[Entries with parts and joints]
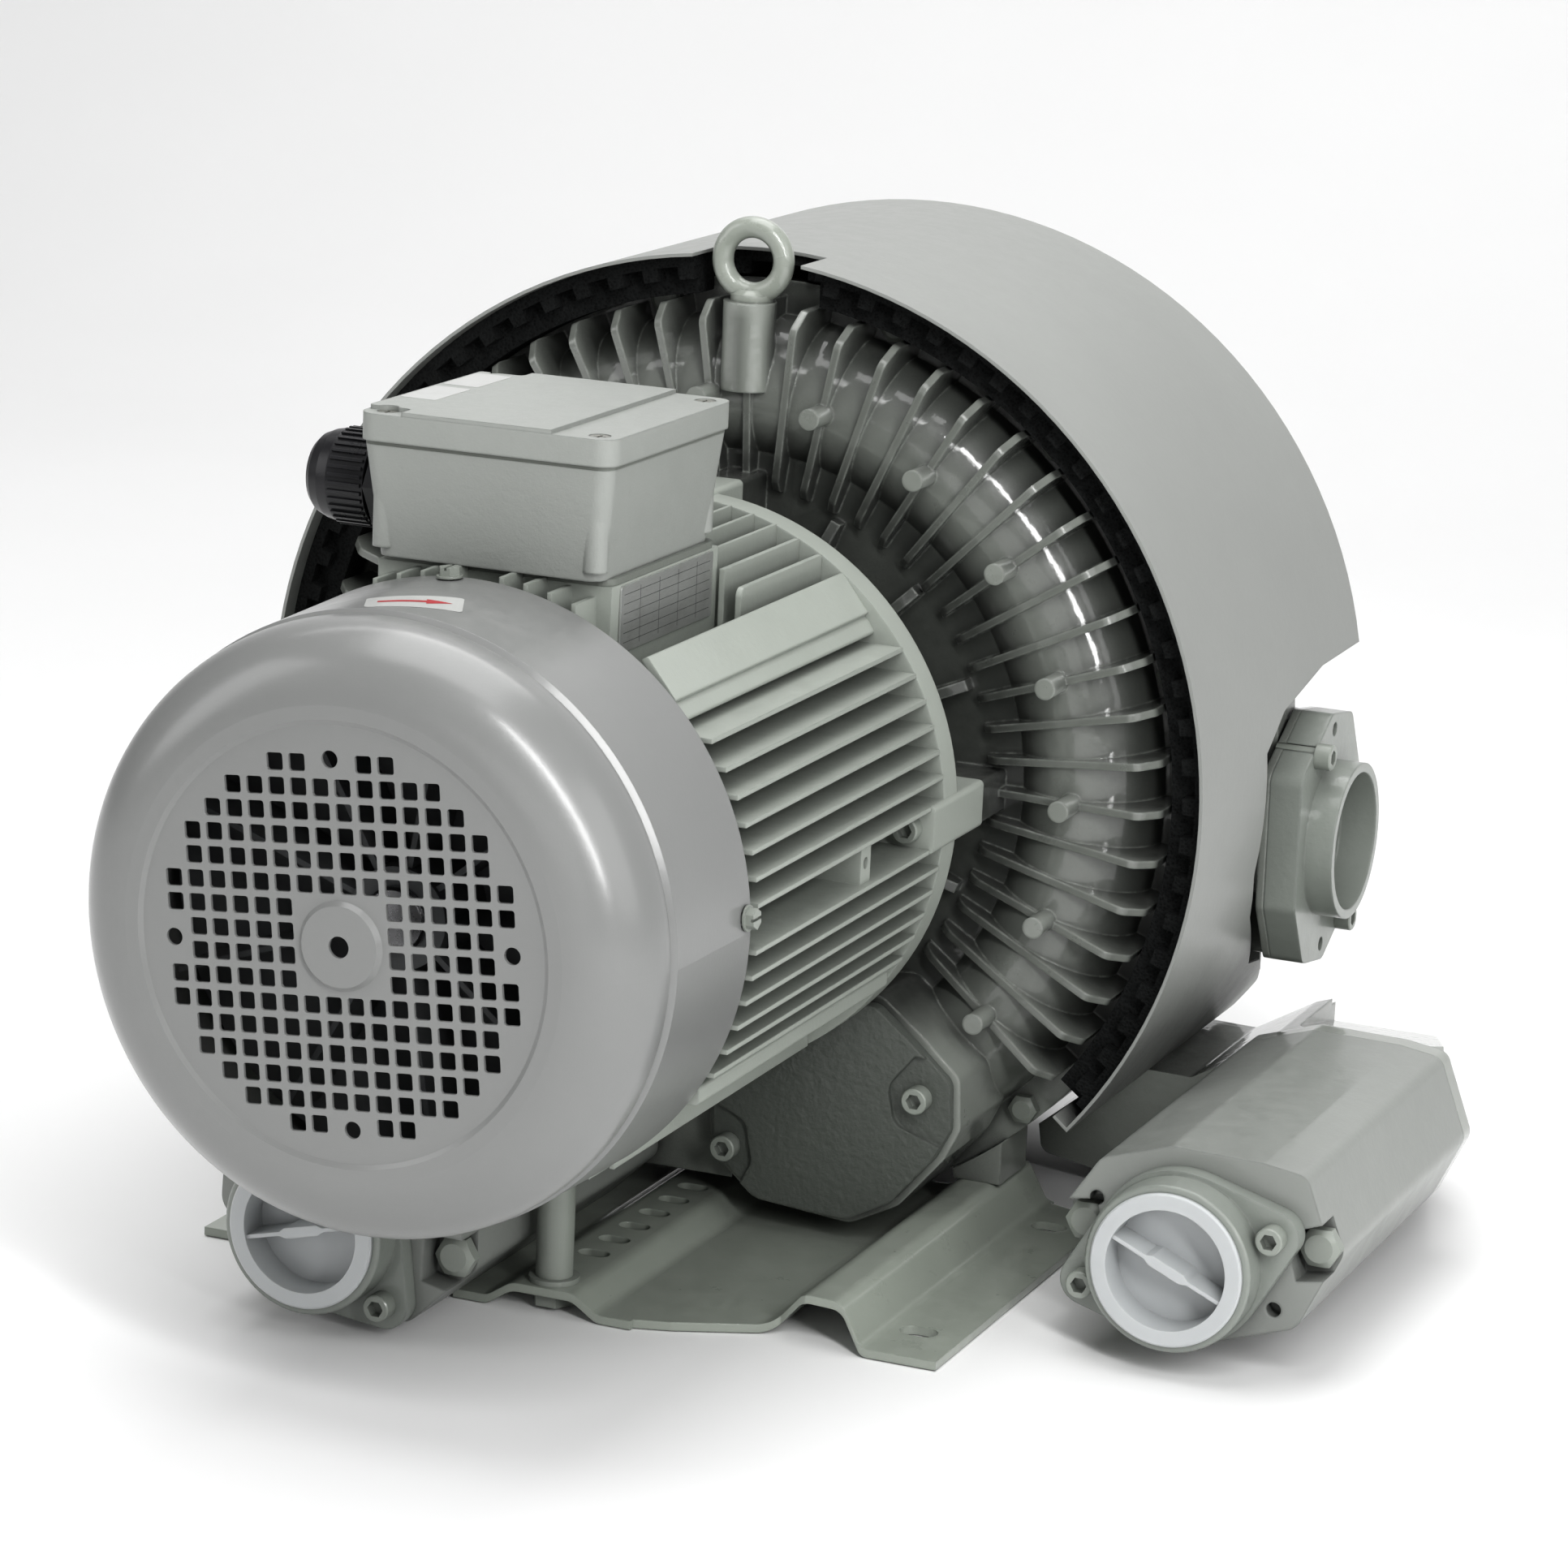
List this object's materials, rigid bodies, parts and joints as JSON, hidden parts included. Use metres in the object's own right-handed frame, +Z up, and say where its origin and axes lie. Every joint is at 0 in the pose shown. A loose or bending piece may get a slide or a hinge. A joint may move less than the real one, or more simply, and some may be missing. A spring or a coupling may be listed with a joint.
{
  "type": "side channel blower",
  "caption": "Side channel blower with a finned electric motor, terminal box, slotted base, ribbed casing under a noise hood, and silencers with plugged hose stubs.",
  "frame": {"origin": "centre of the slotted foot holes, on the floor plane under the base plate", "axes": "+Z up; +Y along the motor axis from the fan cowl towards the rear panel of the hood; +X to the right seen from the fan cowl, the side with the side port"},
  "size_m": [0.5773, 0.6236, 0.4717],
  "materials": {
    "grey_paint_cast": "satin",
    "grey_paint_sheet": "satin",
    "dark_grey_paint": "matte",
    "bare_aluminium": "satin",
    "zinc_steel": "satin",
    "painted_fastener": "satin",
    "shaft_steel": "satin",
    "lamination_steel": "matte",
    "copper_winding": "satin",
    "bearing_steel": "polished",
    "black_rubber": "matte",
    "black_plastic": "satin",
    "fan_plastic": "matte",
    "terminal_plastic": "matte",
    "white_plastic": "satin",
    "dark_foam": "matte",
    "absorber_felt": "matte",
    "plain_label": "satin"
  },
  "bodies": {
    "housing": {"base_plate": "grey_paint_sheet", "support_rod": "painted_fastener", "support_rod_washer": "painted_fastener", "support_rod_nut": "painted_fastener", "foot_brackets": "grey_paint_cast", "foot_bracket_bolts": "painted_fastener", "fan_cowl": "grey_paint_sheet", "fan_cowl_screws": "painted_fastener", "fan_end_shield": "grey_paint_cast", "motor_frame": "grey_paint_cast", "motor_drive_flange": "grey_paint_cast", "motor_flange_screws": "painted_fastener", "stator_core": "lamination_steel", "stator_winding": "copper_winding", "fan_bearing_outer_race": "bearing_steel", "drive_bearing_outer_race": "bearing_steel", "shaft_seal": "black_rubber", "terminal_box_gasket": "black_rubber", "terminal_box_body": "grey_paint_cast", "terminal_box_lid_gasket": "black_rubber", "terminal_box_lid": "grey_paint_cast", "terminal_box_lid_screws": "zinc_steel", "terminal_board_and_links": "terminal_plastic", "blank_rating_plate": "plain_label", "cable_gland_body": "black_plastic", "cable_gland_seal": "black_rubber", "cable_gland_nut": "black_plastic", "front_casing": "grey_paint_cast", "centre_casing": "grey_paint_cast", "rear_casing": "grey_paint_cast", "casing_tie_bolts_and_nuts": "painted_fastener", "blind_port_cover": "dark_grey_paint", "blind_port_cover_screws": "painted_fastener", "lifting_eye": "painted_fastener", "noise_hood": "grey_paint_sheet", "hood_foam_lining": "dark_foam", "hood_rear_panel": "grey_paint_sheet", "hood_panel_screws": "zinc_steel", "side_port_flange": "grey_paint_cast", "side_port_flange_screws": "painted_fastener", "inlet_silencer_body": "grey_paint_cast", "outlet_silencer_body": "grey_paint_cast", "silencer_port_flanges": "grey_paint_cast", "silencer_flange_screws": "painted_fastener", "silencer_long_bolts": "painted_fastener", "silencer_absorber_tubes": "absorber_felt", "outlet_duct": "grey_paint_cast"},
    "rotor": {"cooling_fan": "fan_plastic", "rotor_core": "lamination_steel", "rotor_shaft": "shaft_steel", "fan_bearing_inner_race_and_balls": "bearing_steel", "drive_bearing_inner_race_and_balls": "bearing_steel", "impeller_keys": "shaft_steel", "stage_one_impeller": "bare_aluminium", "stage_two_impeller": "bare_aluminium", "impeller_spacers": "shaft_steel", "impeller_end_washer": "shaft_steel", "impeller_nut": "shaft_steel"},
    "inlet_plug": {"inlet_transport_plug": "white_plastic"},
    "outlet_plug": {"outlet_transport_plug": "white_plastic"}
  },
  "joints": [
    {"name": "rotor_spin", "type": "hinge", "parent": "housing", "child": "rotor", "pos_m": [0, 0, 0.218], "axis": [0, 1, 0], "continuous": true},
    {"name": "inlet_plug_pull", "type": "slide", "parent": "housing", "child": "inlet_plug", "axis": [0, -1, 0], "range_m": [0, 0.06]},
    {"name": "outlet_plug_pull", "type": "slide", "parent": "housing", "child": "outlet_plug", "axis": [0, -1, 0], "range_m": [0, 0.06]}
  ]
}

---

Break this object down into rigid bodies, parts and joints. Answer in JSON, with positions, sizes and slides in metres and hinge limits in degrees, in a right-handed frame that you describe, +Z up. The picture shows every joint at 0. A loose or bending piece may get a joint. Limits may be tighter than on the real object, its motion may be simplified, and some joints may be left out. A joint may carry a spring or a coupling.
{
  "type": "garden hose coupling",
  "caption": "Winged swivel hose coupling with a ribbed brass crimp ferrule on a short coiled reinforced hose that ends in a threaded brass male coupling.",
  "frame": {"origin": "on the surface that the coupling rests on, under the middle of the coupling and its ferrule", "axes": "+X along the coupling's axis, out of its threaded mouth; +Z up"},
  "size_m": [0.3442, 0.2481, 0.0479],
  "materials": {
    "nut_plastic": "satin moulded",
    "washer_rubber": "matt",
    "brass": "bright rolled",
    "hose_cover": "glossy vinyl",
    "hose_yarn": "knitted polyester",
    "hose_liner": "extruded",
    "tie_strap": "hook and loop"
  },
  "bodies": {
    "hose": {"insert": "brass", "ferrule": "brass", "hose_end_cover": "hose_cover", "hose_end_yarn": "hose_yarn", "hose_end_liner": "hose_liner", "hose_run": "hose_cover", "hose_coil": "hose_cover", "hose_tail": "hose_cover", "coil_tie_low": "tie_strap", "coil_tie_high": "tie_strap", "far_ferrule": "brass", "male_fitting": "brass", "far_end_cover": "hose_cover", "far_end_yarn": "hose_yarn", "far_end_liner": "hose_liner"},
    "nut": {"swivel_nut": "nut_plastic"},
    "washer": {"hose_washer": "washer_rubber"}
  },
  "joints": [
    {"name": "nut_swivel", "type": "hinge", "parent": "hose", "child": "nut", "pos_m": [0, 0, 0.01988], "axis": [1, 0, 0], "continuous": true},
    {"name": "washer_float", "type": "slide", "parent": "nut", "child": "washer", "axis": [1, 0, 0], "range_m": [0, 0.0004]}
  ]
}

---

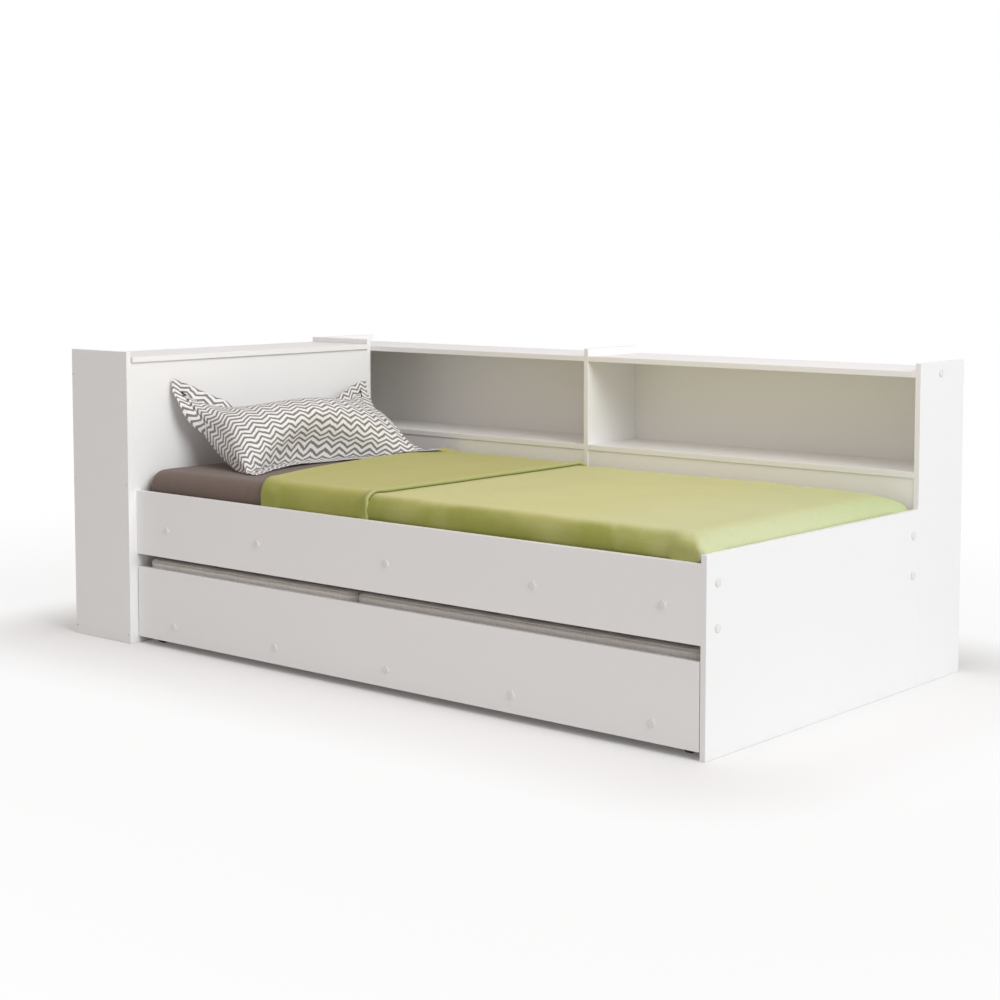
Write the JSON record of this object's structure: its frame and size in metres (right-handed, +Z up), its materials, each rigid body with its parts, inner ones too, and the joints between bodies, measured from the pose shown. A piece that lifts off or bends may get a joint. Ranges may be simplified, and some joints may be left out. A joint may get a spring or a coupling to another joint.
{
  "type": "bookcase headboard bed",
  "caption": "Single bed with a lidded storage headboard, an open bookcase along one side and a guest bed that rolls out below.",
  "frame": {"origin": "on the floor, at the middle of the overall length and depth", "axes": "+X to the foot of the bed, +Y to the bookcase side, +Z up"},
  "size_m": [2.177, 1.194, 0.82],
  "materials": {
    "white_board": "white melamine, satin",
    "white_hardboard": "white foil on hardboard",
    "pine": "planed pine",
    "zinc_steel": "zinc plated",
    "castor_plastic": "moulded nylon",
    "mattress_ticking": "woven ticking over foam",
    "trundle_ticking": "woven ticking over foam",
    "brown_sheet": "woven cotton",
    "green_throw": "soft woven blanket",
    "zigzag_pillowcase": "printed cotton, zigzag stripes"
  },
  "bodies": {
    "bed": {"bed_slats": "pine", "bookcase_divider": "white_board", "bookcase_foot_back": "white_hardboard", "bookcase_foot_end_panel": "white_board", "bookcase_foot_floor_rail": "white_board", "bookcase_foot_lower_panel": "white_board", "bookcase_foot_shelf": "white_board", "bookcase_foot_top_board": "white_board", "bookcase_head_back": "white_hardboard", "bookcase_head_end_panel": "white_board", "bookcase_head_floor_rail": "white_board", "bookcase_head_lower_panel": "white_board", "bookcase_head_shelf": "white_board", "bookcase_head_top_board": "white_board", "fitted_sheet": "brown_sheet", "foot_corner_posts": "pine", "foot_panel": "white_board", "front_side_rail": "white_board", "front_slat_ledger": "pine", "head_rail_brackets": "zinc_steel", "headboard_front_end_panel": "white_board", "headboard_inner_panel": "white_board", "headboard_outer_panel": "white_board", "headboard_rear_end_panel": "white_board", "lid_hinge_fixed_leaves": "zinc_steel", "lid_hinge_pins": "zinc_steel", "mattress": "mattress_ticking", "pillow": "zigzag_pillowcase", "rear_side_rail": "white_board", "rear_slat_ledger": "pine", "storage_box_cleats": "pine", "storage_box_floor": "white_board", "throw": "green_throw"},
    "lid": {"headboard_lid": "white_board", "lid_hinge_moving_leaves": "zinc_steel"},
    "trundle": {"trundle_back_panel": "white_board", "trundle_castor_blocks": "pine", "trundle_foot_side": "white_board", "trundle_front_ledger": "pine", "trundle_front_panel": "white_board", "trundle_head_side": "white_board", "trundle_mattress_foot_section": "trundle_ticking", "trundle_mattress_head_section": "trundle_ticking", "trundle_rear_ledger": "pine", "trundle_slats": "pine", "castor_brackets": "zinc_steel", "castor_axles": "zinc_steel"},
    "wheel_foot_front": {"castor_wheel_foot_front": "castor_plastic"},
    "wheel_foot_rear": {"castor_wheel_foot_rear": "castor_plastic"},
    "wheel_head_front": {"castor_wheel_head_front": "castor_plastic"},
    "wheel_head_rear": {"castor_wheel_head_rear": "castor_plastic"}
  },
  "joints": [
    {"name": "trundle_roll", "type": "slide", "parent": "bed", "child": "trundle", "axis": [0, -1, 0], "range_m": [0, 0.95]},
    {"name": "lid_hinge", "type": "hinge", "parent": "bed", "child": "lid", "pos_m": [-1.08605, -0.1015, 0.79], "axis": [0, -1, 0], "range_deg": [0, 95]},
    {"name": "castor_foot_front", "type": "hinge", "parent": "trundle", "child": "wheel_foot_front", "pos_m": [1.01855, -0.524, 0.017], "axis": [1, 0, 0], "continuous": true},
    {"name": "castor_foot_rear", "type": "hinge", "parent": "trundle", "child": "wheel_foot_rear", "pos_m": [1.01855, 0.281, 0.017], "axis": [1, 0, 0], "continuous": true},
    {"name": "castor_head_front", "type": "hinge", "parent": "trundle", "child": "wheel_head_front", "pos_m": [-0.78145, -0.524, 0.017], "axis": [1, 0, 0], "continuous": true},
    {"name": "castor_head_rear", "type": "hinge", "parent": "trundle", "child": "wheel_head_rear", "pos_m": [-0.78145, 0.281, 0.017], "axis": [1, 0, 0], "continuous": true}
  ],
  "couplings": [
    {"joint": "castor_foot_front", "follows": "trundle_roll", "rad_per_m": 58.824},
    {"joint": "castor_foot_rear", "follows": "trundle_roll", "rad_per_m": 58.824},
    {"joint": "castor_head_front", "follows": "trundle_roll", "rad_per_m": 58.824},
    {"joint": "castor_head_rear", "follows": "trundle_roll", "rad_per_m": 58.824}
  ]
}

[Required task] Search the entries for the word "pose", then list each line that holds it.

[Solved exercise]
List this object's materials, rigid bodies, parts and joints as JSON, hidden parts included. Use metres in the object's own right-handed frame, +Z up, and say where its origin and axes lie. Every joint is at 0 in the pose shown. A loose or bending piece may get a slide or a hinge. A joint may move less than the real one, or more simply, and some may be missing. A spring or a coupling may be listed with a joint.
Write the JSON record of this object's structure: its frame and size in metres (right-handed, +Z up), its materials, each rigid body with its parts, inner ones too, and the joints between bodies, measured from the pose shown. A piece that lifts off or bends may get a joint. Ranges may be simplified, and some joints may be left out. A joint may get a spring or a coupling to another joint.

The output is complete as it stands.